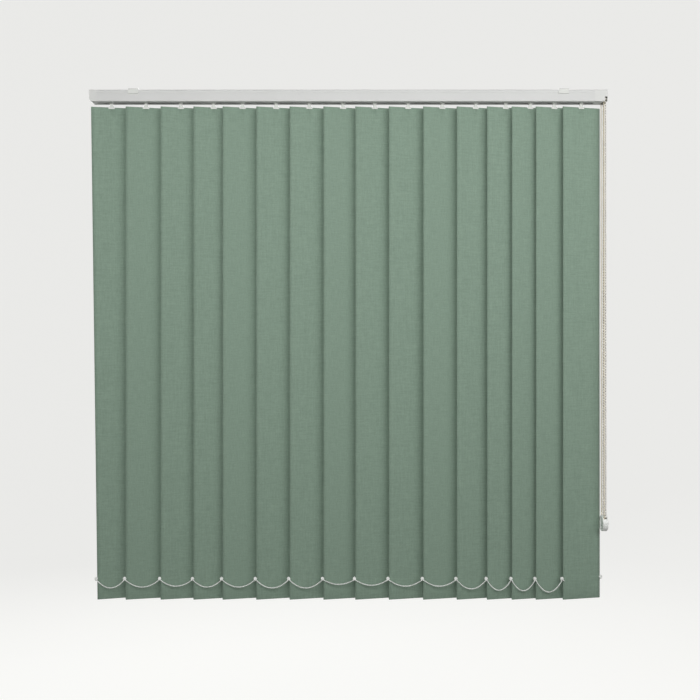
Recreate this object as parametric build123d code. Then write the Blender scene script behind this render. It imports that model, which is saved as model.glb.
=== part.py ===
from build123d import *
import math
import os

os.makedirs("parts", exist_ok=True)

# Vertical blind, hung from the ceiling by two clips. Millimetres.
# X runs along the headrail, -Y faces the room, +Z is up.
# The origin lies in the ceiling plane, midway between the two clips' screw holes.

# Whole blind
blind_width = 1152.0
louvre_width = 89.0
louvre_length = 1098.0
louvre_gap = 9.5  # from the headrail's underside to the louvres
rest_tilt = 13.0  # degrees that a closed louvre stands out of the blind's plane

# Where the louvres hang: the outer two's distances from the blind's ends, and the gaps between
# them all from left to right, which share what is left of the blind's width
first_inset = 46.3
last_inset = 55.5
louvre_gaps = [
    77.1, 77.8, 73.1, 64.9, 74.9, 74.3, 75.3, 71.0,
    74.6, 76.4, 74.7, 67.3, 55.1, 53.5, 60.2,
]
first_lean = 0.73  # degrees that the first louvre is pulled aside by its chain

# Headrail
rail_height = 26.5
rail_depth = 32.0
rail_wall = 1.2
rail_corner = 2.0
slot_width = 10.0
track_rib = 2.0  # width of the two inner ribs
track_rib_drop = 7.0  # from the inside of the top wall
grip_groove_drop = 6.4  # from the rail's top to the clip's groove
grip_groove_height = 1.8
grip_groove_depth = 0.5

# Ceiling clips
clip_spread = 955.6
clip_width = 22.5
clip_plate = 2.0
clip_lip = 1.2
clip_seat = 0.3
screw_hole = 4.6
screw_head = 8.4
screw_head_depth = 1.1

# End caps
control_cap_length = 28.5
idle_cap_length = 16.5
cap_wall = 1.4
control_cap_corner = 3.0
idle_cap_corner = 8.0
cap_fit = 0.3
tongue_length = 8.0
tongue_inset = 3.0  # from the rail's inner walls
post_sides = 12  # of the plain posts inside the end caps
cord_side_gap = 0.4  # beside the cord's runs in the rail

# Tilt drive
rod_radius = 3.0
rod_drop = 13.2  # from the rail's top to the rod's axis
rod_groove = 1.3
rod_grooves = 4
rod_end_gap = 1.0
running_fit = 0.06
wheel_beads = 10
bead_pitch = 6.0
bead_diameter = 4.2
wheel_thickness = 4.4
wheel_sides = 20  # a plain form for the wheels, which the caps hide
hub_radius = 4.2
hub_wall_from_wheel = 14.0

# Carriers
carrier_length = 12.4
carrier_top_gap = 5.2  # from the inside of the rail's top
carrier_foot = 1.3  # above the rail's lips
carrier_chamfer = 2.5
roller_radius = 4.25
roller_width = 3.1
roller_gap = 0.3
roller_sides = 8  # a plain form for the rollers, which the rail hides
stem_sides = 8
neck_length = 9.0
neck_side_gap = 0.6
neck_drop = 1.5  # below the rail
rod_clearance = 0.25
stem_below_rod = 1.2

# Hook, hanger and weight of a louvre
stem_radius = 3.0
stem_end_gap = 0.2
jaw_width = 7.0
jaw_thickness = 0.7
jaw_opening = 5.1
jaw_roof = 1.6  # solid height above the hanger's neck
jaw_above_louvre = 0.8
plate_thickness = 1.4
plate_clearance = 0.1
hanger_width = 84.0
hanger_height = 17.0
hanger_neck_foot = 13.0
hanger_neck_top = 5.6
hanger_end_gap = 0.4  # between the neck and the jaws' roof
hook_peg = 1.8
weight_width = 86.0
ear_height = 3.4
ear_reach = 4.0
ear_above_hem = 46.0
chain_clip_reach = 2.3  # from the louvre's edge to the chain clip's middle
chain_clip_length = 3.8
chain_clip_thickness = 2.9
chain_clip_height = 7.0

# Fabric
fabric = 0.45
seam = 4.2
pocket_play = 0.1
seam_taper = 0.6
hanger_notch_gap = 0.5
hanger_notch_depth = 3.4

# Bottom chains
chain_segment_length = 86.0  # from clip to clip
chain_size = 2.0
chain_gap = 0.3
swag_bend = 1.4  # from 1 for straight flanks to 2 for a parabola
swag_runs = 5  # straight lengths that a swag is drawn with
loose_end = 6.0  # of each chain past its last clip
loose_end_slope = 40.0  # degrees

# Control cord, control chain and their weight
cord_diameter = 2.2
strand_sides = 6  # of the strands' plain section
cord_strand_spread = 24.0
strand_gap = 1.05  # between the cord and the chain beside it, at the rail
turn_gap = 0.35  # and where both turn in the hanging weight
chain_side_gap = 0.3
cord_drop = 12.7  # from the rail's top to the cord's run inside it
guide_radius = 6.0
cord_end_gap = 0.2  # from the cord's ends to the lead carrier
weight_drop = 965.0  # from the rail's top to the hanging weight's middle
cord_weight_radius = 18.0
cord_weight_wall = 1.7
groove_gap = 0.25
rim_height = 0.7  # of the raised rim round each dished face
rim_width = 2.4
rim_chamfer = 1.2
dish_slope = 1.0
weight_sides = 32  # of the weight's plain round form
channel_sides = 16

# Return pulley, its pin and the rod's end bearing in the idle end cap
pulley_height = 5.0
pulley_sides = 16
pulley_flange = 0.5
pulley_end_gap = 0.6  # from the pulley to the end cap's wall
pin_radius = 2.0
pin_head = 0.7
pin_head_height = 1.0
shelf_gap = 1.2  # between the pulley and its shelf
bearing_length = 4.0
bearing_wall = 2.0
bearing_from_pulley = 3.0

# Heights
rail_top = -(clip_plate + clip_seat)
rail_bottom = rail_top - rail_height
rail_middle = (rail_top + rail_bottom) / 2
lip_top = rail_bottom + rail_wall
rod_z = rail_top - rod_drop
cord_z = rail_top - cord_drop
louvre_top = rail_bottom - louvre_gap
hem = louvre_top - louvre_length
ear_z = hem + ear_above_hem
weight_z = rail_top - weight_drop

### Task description
Everything from the first line above through the line that contains "# The origin" should be duplicated exactly, please, and nothing beyond it.

### Response below
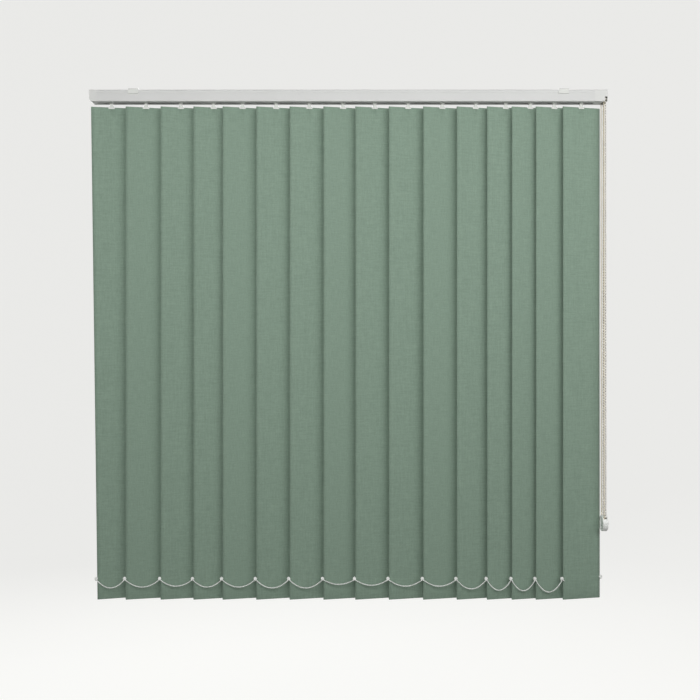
Recreate this object as parametric build123d code. Then write the Blender scene script behind this render. It imports that model, which is saved as model.glb.
=== part.py ===
from build123d import *
import math
import os

os.makedirs("parts", exist_ok=True)

# Vertical blind, hung from the ceiling by two clips. Millimetres.
# X runs along the headrail, -Y faces the room, +Z is up.
# The origin lies in the ceiling plane, midway between the two clips' screw holes.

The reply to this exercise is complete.